Obwohl die belangte Behörde in der Begründung des angefochtenen Bescheides diese Angaben nicht wiedergegeben hat, ist doch zweifelsfrei erkennbar - und auch der Beschwerdeführer läßt daran keinen Zweifel -, daß sie ihrer Entscheidung diese Angaben, mit denen sie sich rechtlich auseinandergesetzt hat, zugrunde gelegt hat. Geht man aber von diesen Angaben aus, so kann ihr jedenfalls im Ergebnis nicht mit Erfolg entgegengetreten werden, wenn sie die Auffassung vertreten hat, daß dem Beschwerdeführer die Flüchtlingseigenschaft im Sinne der Genfer Flüchtlingskonvention und damit auch des Asylgesetzes nicht zukomme. Dem Beschwerdeführer, der diesbezüglich unter Hinweis auf "die bei den aufgezeigten Umständen erfolgte Haft und Mißhandlung" anderer Ansicht ist, ist entgegenzuhalten, daß nach der ständigen Rechtsprechung des Verwaltungsgerichtshofes (vgl. unter anderem die Erkenntnisse vom 23. September 1992, Zl. 92/01/0102, und vom 25. November 1992, Zlen. 92/01/0585, 0586) im Zusammenhang mit der Teilnahme an verbotenen Demonstrationen stehende polizeiliche Maßnahmen, wie die Festnahme oder Anhaltung, nicht als relevante Verfolgungshandlungen anzusehen sind. Der Umstand, daß es hiebei allenfalls auch zu Mißhandlungen, bei denen der Beschwerdeführer allerdings keine Verletzungen erlitten hat, gekommen ist, kann schon mangels eines zeitlichen Konnexes zu seiner erst fast 9 Monate später erfolgten Ausreise, ohne daß er in der Zwischenzeit irgendwelchen Verfolgungshandlungen ausgesetzt gewesen wäre, keine Berücksichtigung finden. Auch den sonstigen aktenkundigen Angaben des Beschwerdeführers anläßlich seiner Befragung und im übrigen auch seinen lediglich allgemein gehaltenen Ausführungen in der Berufung gegen den erstinstanzlichen Bescheid der Sicherheitsdirektion für das Bundesland Steiermark vom 30. Oktober 1991 sind keine Umstände zu entnehmen, die zu seiner Anerkennung als Flüchtling führen könnten.

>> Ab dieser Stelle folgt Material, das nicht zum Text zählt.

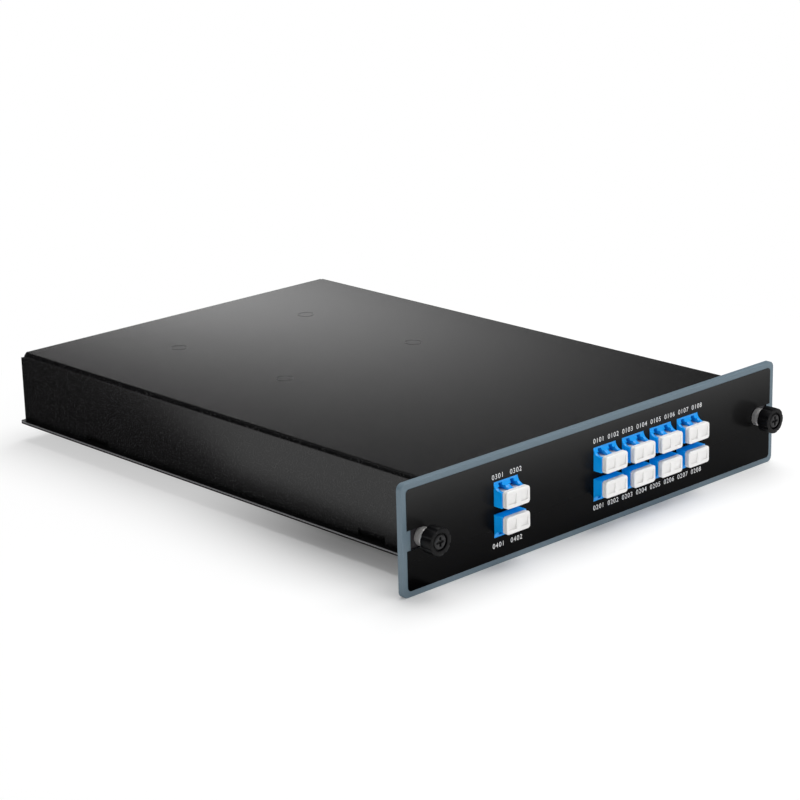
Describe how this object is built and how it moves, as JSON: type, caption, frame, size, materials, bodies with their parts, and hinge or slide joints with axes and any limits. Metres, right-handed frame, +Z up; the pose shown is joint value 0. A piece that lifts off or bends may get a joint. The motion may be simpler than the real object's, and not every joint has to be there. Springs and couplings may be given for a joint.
{
  "type": "coarse wavelength division multiplexer",
  "caption": "Half-width rack plug-in module: black folded box, front panel with duplex fibre adapters under white dust caps, and a captive thumbscrew at each end.",
  "frame": {"origin": "under the middle of the whole module, on the level of the panel's lower edge", "axes": "+X to the right seen from the front, +Y into the box away from the panel, +Z up"},
  "size_m": [0.215, 0.2722, 0.044],
  "materials": {
    "panel_paint": "satin",
    "film": "gloss",
    "powder_coat": "fine textured powder coat",
    "adapter_blue": "satin",
    "cap_white": "matte",
    "nickel": "turned",
    "knob_black": "satin",
    "screw_steel": "dark plated",
    "spring_steel": "plain",
    "zinc": "zinc plated",
    "black_zinc": "black zinc",
    "ceramic": "polished ceramic",
    "tray_plastic": "matte",
    "bright_steel": "polished tube",
    "plug_blue": "satin",
    "lead_yellow": "satin",
    "tie_plastic": "matte"
  },
  "bodies": {
    "module": {"adapter_clamp_left": "zinc", "adapter_clamp_right": "zinc", "adapter_left_lower": "adapter_blue", "adapter_left_upper": "adapter_blue", "adapter_right1_lower": "adapter_blue", "adapter_right1_upper": "adapter_blue", "adapter_right2_lower": "adapter_blue", "adapter_right2_upper": "adapter_blue", "adapter_right3_lower": "adapter_blue", "adapter_right3_upper": "adapter_blue", "adapter_right4_lower": "adapter_blue", "adapter_right4_upper": "adapter_blue", "alignment_sleeves": "ceramic", "base_plate": "powder_coat", "base_screws": "black_zinc", "channel_filters": "bright_steel", "clamp_screws": "zinc", "clamp_spacers": "zinc", "cover": "powder_coat", "fibre_leads": "lead_yellow", "fibre_spools": "tray_plastic", "filter_tray": "tray_plastic", "front_panel": "panel_paint", "lead_anchor": "tray_plastic", "lead_tie": "tie_plastic", "left_ferrule": "nickel", "left_spring": "spring_steel", "panel_film": "film", "panel_nuts": "zinc", "panel_screws": "zinc", "pigtail_plugs": "plug_blue", "right_ferrule": "nickel", "right_spring": "spring_steel", "tap_coupler": "bright_steel", "tray_screws": "zinc", "tray_standoffs": "black_zinc"},
    "left_retainer": {"left_retaining_ring": "spring_steel"},
    "left_thumbscrew": {"left_knob": "knob_black", "left_screw": "screw_steel"},
    "right_retainer": {"right_retaining_ring": "spring_steel"},
    "right_thumbscrew": {"right_knob": "knob_black", "right_screw": "screw_steel"},
    "cap_left_lower": {"cap_left_lower": "cap_white"},
    "cap_left_upper": {"cap_left_upper": "cap_white"},
    "cap_right1_lower": {"cap_right1_lower": "cap_white"},
    "cap_right1_upper": {"cap_right1_upper": "cap_white"},
    "cap_right2_lower": {"cap_right2_lower": "cap_white"},
    "cap_right2_upper": {"cap_right2_upper": "cap_white"},
    "cap_right3_lower": {"cap_right3_lower": "cap_white"},
    "cap_right3_upper": {"cap_right3_upper": "cap_white"},
    "cap_right4_lower": {"cap_right4_lower": "cap_white"},
    "cap_right4_upper": {"cap_right4_upper": "cap_white"}
  },
  "joints": [
    {"name": "left_press", "type": "slide", "parent": "module", "child": "left_retainer", "axis": [0, 1, 0], "range_m": [0, 0.0027], "stiffness_N_per_m": 1500, "springref_m": -0.002, "deforming": ["left_spring"]},
    {"name": "left_turn", "type": "hinge", "parent": "left_retainer", "child": "left_thumbscrew", "pos_m": [-0.0972, -0.1267, 0.022], "axis": [0, 1, 0], "continuous": true},
    {"name": "right_press", "type": "slide", "parent": "module", "child": "right_retainer", "axis": [0, 1, 0], "range_m": [0, 0.0027], "stiffness_N_per_m": 1500, "springref_m": -0.002, "deforming": ["right_spring"]},
    {"name": "right_turn", "type": "hinge", "parent": "right_retainer", "child": "right_thumbscrew", "pos_m": [0.0972, -0.1267, 0.022], "axis": [0, 1, 0], "continuous": true},
    {"name": "cap_left_lower_pull", "type": "slide", "parent": "module", "child": "cap_left_lower", "axis": [0, -1, 0], "range_m": [0, 0.012]},
    {"name": "cap_left_upper_pull", "type": "slide", "parent": "module", "child": "cap_left_upper", "axis": [0, -1, 0], "range_m": [0, 0.012]},
    {"name": "cap_right1_lower_pull", "type": "slide", "parent": "module", "child": "cap_right1_lower", "axis": [0, -1, 0], "range_m": [0, 0.012]},
    {"name": "cap_right1_upper_pull", "type": "slide", "parent": "module", "child": "cap_right1_upper", "axis": [0, -1, 0], "range_m": [0, 0.012]},
    {"name": "cap_right2_lower_pull", "type": "slide", "parent": "module", "child": "cap_right2_lower", "axis": [0, -1, 0], "range_m": [0, 0.012]},
    {"name": "cap_right2_upper_pull", "type": "slide", "parent": "module", "child": "cap_right2_upper", "axis": [0, -1, 0], "range_m": [0, 0.012]},
    {"name": "cap_right3_lower_pull", "type": "slide", "parent": "module", "child": "cap_right3_lower", "axis": [0, -1, 0], "range_m": [0, 0.012]},
    {"name": "cap_right3_upper_pull", "type": "slide", "parent": "module", "child": "cap_right3_upper", "axis": [0, -1, 0], "range_m": [0, 0.012]},
    {"name": "cap_right4_lower_pull", "type": "slide", "parent": "module", "child": "cap_right4_lower", "axis": [0, -1, 0], "range_m": [0, 0.012]},
    {"name": "cap_right4_upper_pull", "type": "slide", "parent": "module", "child": "cap_right4_upper", "axis": [0, -1, 0], "range_m": [0, 0.012]}
  ]
}
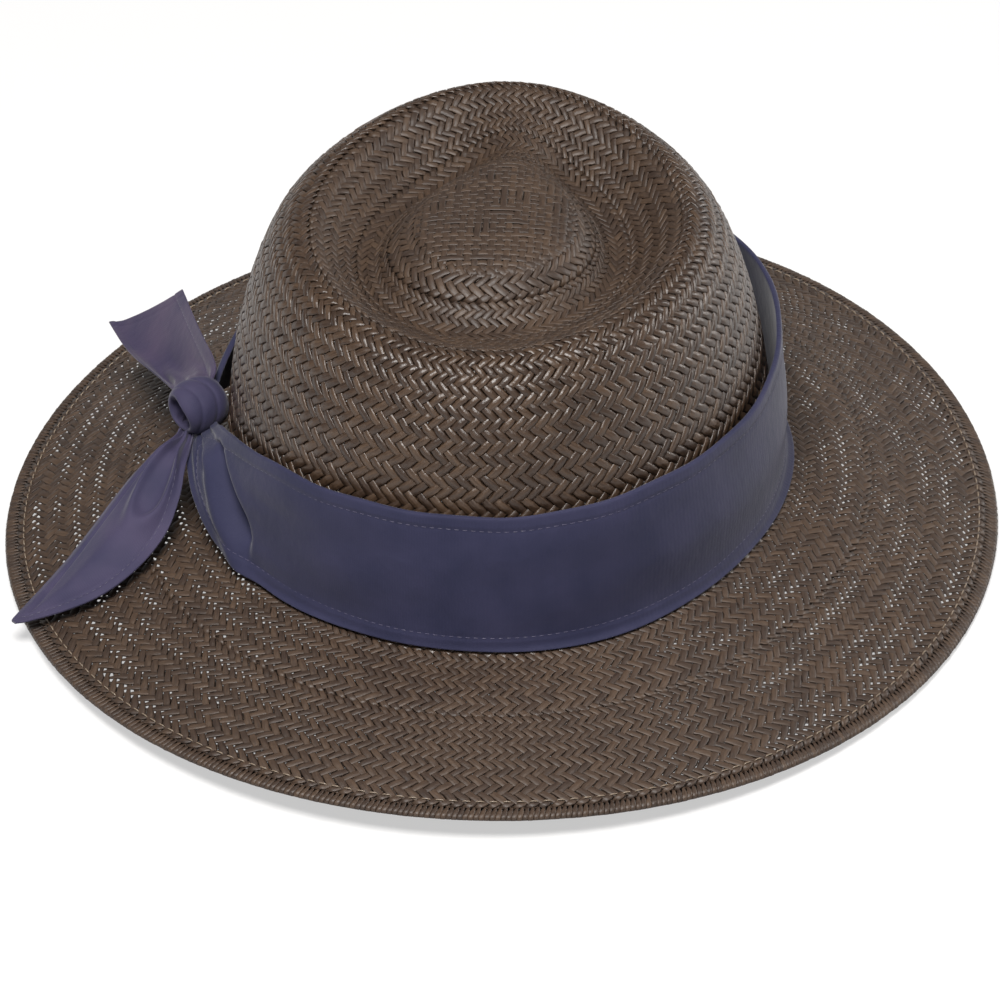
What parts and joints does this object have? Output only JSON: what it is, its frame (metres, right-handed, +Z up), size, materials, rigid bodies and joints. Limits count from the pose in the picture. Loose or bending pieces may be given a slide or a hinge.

In der Beschwerde wird aber in erster Linie eine Mangelhaftigkeit des Ermittlungsverfahrens geltend gemacht, weil es bei der Vernehmung des Beschwerdeführers am 14. Mai 1991 im Hinblick darauf, daß der beigezogene Dolmetsch, bei dem es sich um eine Türkin gehandelt habe, "nur äußerst unzureichende albanische Kenntnisse besaß und mehr oder weniger nur der türkischen und deutschen Sprache mächtig war", "erhebliche sprachliche Probleme gegeben" habe. Der Beschwerdeführer habe ausgeführt, daß er fluchtartig aus politischen Gründen sein Heimatland habe verlassen müssen, weil ihm von einem Freund mitgeteilt worden sei, daß er auf der sogenannten "schwarzen Liste" stehe, was auch von namentlich genannten Zeugen bestätigt werden könne, und er im Zuge einer bevorstehenden Verhaftung im Zusammenhang mit seiner politischen Gesinnung auch Gefahr gelaufen sei, schwerster Folter und unmenschlicher Behandlung ausgesetzt zu werden. Der Beschwerdeführer übersieht hiebei, daß im Falle der Richtigkeit seines Vorbringens nur ein im erstinstanzlichen Verfahren unterlaufener Verfahrensmangel vorliegen würde, nicht aber ein solcher, der der belangten Behörde anzulasten wäre. Der Beschwerdeführer hat keine Einwendungen gemäß § 15 AVG erhoben, sondern vielmehr am Ende der Vernehmung mit seiner Unterschrift ausdrücklich erklärt, daß ihm die Niederschrift in seiner Muttersprache, als welche er albanisch angegeben hat, vorgelesen worden sei, er den Inhalt verstanden und nichts mehr hinzuzufügen habe, und auch in der Berufung auf seine "bei der Einvernahme zu meinem Ansuchen um Gewährung politischen Asyls vorgebrachten Gründe" verwiesen, weshalb die belangte Behörde nicht verpflichtet war, seine neuerliche Vernehmung zu veranlassen. Der Berücksichtigung seiner zusätzlichen Beschwerdebehauptungen steht aber das Neuerungsverbot des § 41 Abs. 1 VwGG entgegen.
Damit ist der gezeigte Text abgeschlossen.